Esa máquina generó una revolución en el hecho cotidiano de escribir, dejando lápices y plumas a un lado, pues el novedoso artefacto muy pronto ocupó sitios privilegiados en el interior de todo tipo de negociaciones alrededor del mundo, aunque desde 1714 se habían realizado numerosos intentos por crear una máquina que escribiera de manera mecánica.

De voz templada y segura, rostro serio pero amable, y amplio vocabulario que le permite expresar sus ideas con claridad, Marcial Jiménez Rodríguez nació hace 58 años en esta ciudad. Hace 39 se inició en el oficio y hoy es uno de los pocos artistas de su tipo no sólo en la Ciudad de Mé6xico, sino del país, donde hay menos de 100.

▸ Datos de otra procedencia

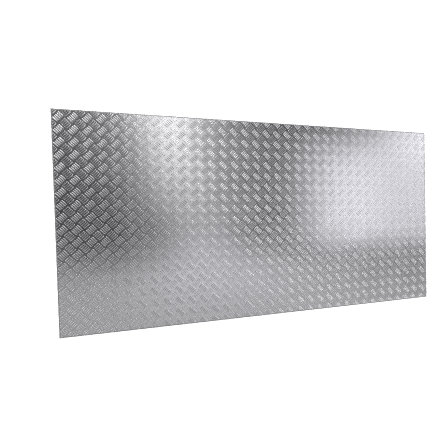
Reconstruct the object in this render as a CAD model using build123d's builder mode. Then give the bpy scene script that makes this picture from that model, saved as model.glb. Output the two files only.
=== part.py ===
from build123d import *
import math
import os

# Tread plate: one rolled sheet of aluminium, cut to a stock rectangle.
# The sheet lies flat with its tread side up. X runs along the sheet, Y across
# it, and the origin is the centre of the underside. Lengths are millimetres.

# Stock size of the sheet
sheet_length = 2000.0
sheet_width = 1000.0
sheet_thickness = 2.5

# Cut edge, from the tread side down: the arris that the blade rolled over,
# a smooth upright band, and a torn face that leans in towards the underside
rollover_radius = 0.3
smooth_band_height = 0.9
torn_face_angle = 6.0

# Corners in plan, blunted by handling
corner_radius = 0.8

# The torn face takes the height that the arris and the smooth band leave
torn_height = sheet_thickness - rollover_radius - smooth_band_height
torn_setback = torn_height * math.tan(math.radians(torn_face_angle))

os.makedirs("parts", exist_ok=True)


def runs_up(edge):
    return abs((edge @ 1 - edge @ 0).Z) > 0.5 * edge.length


with BuildPart() as tread_plate:
    # Torn face: the underside's smaller outline widens to the full one
    with BuildSketch(Plane.XY) as underside_outline:
        Rectangle(sheet_length - 2 * torn_setback, sheet_width - 2 * torn_setback)
    with BuildSketch(Plane.XY.offset(torn_height)) as full_outline:
        Rectangle(sheet_length, sheet_width)
    loft(ruled=True)

    # Smooth band, up to the tread side
    extrude(full_outline.sketch, amount=sheet_thickness - torn_height)

    # Blunted corners, then the rolled-over arris round the tread side
    fillet(tread_plate.edges().filter_by(runs_up), corner_radius)
    tread_face = tread_plate.faces().sort_by(Axis.Z)[-1]
    fillet(tread_face.edges(), rollover_radius)

tread_plate.part.label = "tread_plate"
export_step(tread_plate.part, "parts/tread_plate.step")
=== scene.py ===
import math

import bmesh
import bpy
import numpy as np
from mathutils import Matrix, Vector


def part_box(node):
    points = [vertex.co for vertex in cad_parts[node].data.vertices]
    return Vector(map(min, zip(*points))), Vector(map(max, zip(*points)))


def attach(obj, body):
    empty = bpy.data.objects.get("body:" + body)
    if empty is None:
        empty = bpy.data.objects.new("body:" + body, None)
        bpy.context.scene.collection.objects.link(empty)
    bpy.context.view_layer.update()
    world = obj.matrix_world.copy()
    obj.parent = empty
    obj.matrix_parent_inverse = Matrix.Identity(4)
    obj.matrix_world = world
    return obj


# A rolled aluminium tread plate, lying flat with its tread side up. The frame holds
# the bare sheet. This script adds the raised bars, the metal's finish, the floor, the
# studio lights and the camera. Lengths are metres, and the sheet is centred on x and y.
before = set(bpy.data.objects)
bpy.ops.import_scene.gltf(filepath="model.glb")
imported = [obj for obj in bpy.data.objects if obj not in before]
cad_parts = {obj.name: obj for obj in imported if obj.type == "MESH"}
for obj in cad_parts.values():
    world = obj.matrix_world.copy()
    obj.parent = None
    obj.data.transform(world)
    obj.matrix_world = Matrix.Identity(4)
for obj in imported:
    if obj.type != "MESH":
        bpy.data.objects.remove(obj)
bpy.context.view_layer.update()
sheet_low, sheet_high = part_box("tread_plate")
tread_level = sheet_high.z

# Tread: groups of five parallel bars. Groups of one direction form a grid, and
# groups of the other direction stand in the middle of its cells.
cell_length = 0.0579
cell_width = 0.0550
bars_in_group = 5
bar_pitch = 0.0083
bar_length = 0.0285
bar_width = 0.0056
bar_height = 0.0015
bar_root = 0.0002
bar_angle = math.radians(45)

# Pad: the low web under a group, which fills the foot of the grooves between its bars
pad_height = 0.0006
pad_inset = 0.0003
pad_rim = 0.0004

# Where the cuts fall on the rolled pattern: the first group's distance from the
# left and far edges, how many cells past the edges are tried, and how near to a cut
# a point counts as on it
first_column_inset = 0.0266
first_row_inset = 0.0325
spare_cells = 2
cut_tolerance = 1e-7

# Bars differ a little, as rollers wear
roll_wear_seed = 11
height_spread = 0.04
crest_drift = 0.00012

# Meshes: the points in one quarter of an outline, in degrees, how square its ends and
# its sides are (near 0 is square, 1 is an ellipse), the angle from which two faces
# meet in a sharp edge, and how many meshes share the tread
quarter_degrees = (0, 24, 55, 90)
bar_squareness = (0.55, 0.85)
pad_squareness = (0.3, 0.3)
sharp_angle = math.radians(62)
bar_pieces = 4

# Levels of a bar from its buried root to its crest: height, then how far the
# outline draws in at the ends and at the sides
bar_levels = (
    (-bar_root, 0.0, 0.0),
    (0.45 * bar_height, 0.0006, 0.00045),
    (0.80 * bar_height, 0.0013, 0.00100),
    (1.00 * bar_height, 0.0024, 0.00200),
)


def plan_points(squareness):
    """Outline seen from above, once round, with x and y from -1 to 1."""
    end_shape, side_shape = squareness
    quarter = [math.radians(angle) for angle in quarter_degrees]
    angles = quarter + [math.pi - angle for angle in quarter[-2::-1]]
    angles += [math.pi + angle for angle in quarter[1:]]
    angles += [2 * math.pi - angle for angle in quarter[-2:0:-1]]
    outline = []
    for angle in angles:
        along = math.copysign(abs(math.cos(angle)) ** end_shape, math.cos(angle))
        across = math.copysign(abs(math.sin(angle)) ** side_shape, math.sin(angle))
        outline.append((along, across))
    return np.array(outline)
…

“En el Centro Histórico de la Ciudad de México somos no más de 15 maestros, eso significa que se trata de un oficio en vías de extinción porque por un lado, las generaciones de hoy ocupan equipos de computación, y por otro, todas las fábricas de máquinas de escribir ya cerraron, consecuentemente, las refacciones tampoco se fabrican”, dijo.

Hasta la década de los 90 era relativamente fácil comprar una máquina nueva y hallar las refacciones que hicieran falta, mientras que hoy ya no hay máquinas nuevas y las piezas de refacción literalmente ya no existen. “Ante esa circunstancia y para poder ofrecer el servicio que el público exige, muchas veces aquí mismo fabricamos las piezas faltantes. Una reparación promedio cuesta 350 pesos”.

Ante el cierre de todas las fábricas de máquinas de escribir, por el “boom” de las tabletas, laptops y computadoras de escritorio, y debido a que los jóvenes en la actualidad poco interés tienen por aprender el oficio, y conocer la enorme ingeniería aplicada a las máquinas, “ya hablamos de que reparar máquinas de escribir es un arte”.

Alejandro, Roberto y Salvador Montero García, así como Marcial Jiménez, tienen en su local un “deshuesadero” de máquinas de escribir, arsenal de refacciones que permite seguir adelante en el negocio que les inculcó el tío Ruperto García Hernández, pero que con el devenir de los años ha pasado a ser una difícil actividad artesanal.

Los aparadores y mostradores del “Servicio Montero” ofrecen máquinas de escribir tanto mecánicas como eléctricas y electrónicas, pero también cajas fuertes, relojes checadores y otros objetos afines. “Las rentas son caras en el centro de la ciudad, y diversificamos el negocio para cubrir los gastos; el amor al arte no da para comer”, concluyó.